Wednesday, May 23, 2007

May 23: Margaret Fuller (1810-1850)

Today is the birthday of American writer Margaret Fuller (shown at left). She is best remembered as the most prominent woman among the American Transcendentalists, a friend of Emerson, and the author of Woman in the Nineteenth Century (1845). She had lifelong migraines that she traced to her early education. Fuller believed that her ambitious father's rigorous schedule of late-night study gave her "premature development of the brain...which at the time prevented the harmonious development of my bodily powers and checked my growth, while, later, they induced continual headache, weakness, and nervous affections of all kinds...even, although I have learned to regulate and understand my now morbid temperament--to a premature grave." (from Fuller's Memoirs, 1851: 7, as quoted in Davis 1999, cite below). This theory was in keeping with the mid-19th century fear of "precocity," considered one of the worst things a parent could nurture in a child, because it would overtax their small growing bodies and imbalance their further development.

Fuller taught her younger brothers, especially after their father's death left the family resources strained. Her youngest brother, Lloyd, was considered strange and backward, hard to manage. Margaret remained his champion: "Fit out the children for school, and let not Lloyd be forgotten," she wrote to her widowed mother in 1837. In another letter, she reminded a doubting brother that Lloyd "can be influenced by kindness to do his duty" (from letters, both found in Hudspeth, as quoted in Richards, see below).

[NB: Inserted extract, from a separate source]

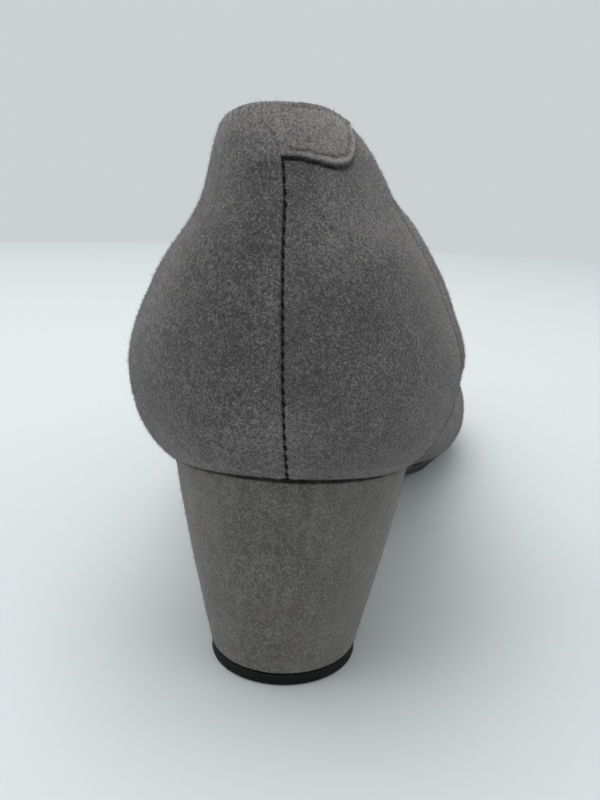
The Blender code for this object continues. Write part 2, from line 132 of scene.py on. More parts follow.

In her journalism, Margaret Fuller was among the first to report on asylum conditions in the nineteenth century. From Paris, she wrote for American audiences about the innovative "School for Idiots" in that city, and the possibilities she saw there for better care and education:
I wept the whole time I was in this place a shower of sweet and bitter tears; of joy at what had been done, of grief for all that I and others possess and cannot impart to these little ones....I thought sorrowfully of the persons of this class whom I have known in our country, who might have been so raised and solaced by similar care. I hope ample provision may erelong be made for these Pariahs of the human race...

(From Margaret Fuller, At Home and Abroad , pages 211-212)
Fuller died long before her time, not from her "morbid temperament," but in a shipwreck off the coast of Long Island. She had just turned 40, and perished with her husband and son on their way back to the US from Italy.

Cites:

Cynthia J. Davis, "Margaret Fuller, Body and Soul," American Literature 71(1)(March 1999): 56.

Donna Dickerson, Margaret Fuller: Writing a Woman's Life (Palgrave MacMillan 1993).

Robert N. Hudspeth, ed. The Letters of Margaret Fuller (Cornell UP 1983).

Penny L. Richards, "Beside her Sat her Idiot Child: Families and Developmental Disability in Mid-Nineteenth-Century America," in Steven Noll and James Trent, eds., Mental Retardation in America: A Historical Reader (NYU Press 2004).

1 comment:

Ruth said...

Thank you - thoroughly enjoyed this post. My grandmother used to ascribe to a theory that a child reading too much and studying too much would "be their ruin". Of course she was a flapper in her time - so I never took her ideas on education much to heart.

I ran across Fuller's writings on the asylum when I was in high school and read some of the transcendalists' writings. They were remarkable.